Rent Strike Van Busts 5 Myths About Landlords
1. Landlords are just trying to get by, too.
Their concerns are absolutely not the same as ours. Tenants are concerned with paying for rent, food and the basic necessities of life. Landlords are concerned with continuing to pay the mortgage on their extra property that they don’t really need. If they really can’t afford food this month, they can just sell their extra property. They have access to far more resources than renters do, whether or not it’s currently tied up in investments.
2. Landlords provide a service.
Managing someone’s housing for them is not a real job. Most tenants are perfectly capable of maintaining their own home, arranging their own utilities payments, and whatever else it is landlords do. In fact, most of us would prefer to manage these things ourselves than pay extra to have someone else do it for us. This is assuming that landlords actually do a good job of keeping our homes running smoothly – which most don’t.
3. ‘Mom and pop’ landlords are different from evil corporate landlords.

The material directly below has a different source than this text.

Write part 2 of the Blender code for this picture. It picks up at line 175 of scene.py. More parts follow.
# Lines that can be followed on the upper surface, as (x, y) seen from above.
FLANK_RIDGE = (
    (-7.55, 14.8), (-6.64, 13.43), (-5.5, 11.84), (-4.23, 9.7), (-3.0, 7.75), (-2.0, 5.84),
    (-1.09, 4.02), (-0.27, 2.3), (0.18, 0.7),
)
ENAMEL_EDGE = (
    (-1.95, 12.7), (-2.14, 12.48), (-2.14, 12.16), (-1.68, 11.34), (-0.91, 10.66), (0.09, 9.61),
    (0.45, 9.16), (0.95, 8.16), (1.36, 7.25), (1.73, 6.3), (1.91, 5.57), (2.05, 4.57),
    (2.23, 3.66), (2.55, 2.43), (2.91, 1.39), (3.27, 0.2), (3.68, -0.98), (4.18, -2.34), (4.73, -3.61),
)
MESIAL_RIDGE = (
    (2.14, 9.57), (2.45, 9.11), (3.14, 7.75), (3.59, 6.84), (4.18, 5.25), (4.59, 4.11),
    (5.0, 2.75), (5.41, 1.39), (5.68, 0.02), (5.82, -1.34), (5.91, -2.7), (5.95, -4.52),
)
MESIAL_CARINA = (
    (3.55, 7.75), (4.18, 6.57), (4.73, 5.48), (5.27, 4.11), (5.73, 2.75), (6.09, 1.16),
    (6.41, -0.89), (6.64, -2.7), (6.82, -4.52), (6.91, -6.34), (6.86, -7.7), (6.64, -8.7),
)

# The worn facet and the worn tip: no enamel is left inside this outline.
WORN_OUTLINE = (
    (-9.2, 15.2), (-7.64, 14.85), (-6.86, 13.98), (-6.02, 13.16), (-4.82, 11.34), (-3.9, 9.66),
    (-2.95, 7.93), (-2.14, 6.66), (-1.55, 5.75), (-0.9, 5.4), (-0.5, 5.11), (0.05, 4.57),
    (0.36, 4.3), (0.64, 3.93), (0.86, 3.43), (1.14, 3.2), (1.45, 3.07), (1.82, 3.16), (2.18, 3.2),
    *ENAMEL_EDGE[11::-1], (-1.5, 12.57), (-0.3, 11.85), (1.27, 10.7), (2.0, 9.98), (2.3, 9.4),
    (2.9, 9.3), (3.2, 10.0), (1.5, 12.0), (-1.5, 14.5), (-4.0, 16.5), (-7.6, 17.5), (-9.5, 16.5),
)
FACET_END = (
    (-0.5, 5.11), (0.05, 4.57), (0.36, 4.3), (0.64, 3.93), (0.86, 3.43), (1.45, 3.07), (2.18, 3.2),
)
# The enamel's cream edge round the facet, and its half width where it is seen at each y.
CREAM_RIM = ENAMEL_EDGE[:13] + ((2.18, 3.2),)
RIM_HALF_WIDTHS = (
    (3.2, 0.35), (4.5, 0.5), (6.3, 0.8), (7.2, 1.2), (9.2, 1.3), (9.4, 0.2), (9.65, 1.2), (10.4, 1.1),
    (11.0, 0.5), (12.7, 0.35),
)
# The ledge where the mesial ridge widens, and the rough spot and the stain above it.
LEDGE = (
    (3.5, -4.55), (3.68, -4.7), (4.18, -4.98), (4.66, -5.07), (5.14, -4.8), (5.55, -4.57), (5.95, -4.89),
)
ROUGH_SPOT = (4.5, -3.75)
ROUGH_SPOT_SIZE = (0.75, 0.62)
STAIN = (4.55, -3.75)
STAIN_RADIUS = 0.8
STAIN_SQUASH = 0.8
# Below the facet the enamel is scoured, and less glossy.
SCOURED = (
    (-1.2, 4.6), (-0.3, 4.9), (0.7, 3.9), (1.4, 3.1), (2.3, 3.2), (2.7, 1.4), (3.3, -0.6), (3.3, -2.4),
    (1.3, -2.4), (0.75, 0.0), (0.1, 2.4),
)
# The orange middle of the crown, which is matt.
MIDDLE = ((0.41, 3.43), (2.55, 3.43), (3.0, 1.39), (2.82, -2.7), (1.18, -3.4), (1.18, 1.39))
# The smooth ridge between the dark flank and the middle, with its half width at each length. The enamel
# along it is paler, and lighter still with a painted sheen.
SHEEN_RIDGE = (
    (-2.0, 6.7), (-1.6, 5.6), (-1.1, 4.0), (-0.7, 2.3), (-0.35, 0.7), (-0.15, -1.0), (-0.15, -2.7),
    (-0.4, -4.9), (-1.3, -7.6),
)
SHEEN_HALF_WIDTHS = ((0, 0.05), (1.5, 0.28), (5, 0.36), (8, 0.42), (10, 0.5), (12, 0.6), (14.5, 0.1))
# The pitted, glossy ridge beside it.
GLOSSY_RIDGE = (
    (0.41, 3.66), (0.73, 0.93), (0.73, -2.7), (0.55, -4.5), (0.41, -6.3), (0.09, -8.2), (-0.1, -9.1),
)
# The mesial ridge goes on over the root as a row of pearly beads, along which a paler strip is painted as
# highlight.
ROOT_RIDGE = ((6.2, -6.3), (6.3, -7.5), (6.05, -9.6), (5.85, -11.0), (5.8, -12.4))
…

Whether it’s your mom, your grandma, or your neighbour, they’re still fundamentally exploiting their tenants. Landlords are people who invested their extra financial resources into more property than they need in order to profit off others. They could have just saved that money for a rainy day – or a pandemic – but they chose to be greedy and try to grow more money at someone else’s expense.
Further, ‘mom and pop’ landlords renting out a basement suite may be rarer than we think. 143,910 landlords in Vancouver owned at least an entire second property in 2018, while more than 33,530 owned three or more properties! (Source: Statistics Canada, Better Dwelling, 2018).

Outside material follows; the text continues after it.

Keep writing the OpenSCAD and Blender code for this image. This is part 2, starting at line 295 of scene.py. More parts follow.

4. Landlords worked hard to be where they are and deserve to reap the benefits.
Do the rich deserve to profit off the poor? Um, no. Chances are most tenants work the same amount of hours per week as their landlords, and have for most of their lives. I work equally hard and pay as much (or more) each month for my home as my landlord does, but it gains me nothing in the long-term where it lands them a gigantic asset. Why should I be stuck helping my landlord pay their mortgage rather than investing into my own future?
If landlords are complaining that they can’t pay their hefty mortgage if we don’t pay rent, remember that they are the one who chose to take the gamble of buying investment property in the first place rather than responsibly saving their extra money like they tell us to.

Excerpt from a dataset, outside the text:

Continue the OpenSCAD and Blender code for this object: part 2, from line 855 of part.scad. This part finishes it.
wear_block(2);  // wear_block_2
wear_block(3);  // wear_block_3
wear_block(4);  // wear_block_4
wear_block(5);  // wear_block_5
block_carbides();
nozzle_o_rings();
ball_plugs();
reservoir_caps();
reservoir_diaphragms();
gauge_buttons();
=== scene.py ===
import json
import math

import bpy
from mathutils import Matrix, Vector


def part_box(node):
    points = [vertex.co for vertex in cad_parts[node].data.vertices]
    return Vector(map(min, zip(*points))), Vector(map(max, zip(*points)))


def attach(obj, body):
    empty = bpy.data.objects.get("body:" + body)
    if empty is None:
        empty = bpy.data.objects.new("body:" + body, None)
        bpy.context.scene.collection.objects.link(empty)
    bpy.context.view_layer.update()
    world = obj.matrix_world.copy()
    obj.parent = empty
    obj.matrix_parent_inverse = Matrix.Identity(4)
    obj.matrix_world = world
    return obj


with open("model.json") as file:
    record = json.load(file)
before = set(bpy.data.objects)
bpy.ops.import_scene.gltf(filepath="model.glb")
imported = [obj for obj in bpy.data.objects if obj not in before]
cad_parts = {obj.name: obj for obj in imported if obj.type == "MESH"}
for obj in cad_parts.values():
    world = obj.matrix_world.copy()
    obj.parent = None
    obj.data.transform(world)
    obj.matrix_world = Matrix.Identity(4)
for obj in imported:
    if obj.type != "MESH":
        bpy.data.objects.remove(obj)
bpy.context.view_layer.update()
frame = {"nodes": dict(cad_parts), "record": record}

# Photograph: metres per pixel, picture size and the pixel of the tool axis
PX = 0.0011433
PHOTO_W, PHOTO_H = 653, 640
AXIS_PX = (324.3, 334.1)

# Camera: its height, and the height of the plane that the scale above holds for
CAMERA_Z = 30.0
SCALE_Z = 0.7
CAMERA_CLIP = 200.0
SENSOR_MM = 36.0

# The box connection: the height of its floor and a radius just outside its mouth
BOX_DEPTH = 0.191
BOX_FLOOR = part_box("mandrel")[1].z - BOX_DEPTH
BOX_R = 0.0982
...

5. There is no alternative to having landlords.
Well, if nobody bought investment properties to rent to tenants, there would be far more properties available on the market. They would be more affordable and accessible to folks who are currently renters who could finally have housing stability. Folks who still couldn’t afford property could buy houses collectively and self-manage their own separate suites rather than being ‘lorded’ over by an external property owner.
Clearly written by a renter who has no idea what landlords go through by bad tenants and the governing bodies who side with bad tenants who decide to trash the residence, not pay rent and refuse to vacate.
Thanks for sharing this Joe! This is a good point to dissect. Landlords obviously go through difficult situations with regard to their tenants. We are not pretending that owning some else’s home is easy or fun for them. But this doesn’t outweigh the need for a rent strike, or critique of the exploitative relationship between landlords and tenants. Tenants need to look out for each-other in this crisis, because landlords won’t. We share these myths with the explicit understanding of the hardships landlords are subject to, because these in no way “redeem” them.
You are doing a great service to tenants society. Keep up your good work. Remember not to have tenants when you own your home. Because that’s what is corruption.. you are always bitching about it unless you are the beneficiary.
Thanks! I doubt any of us will ever be in the home-owning situation, but you never know, so its a good reminder nonetheless.
Point # 4 is titled “ Landlords worked hard to be where they are and deserve to reap the benefits“ yet inheritance and gifting were not discussed at all.
Inheritance and gifting which for people receiving large inheritances in the future begins by getting them ahead early with vacations, university, cars, wedding and any misfortunes (investment loss, legal fees , medical expenses, IVF) all being paid for by parents and end in houses and fortunes being transferred when the parents have gone. This is by far the biggest factor in determining who is rich and poor later in life. It is well explained in Capital in the 21st venture by Thomas Piketty.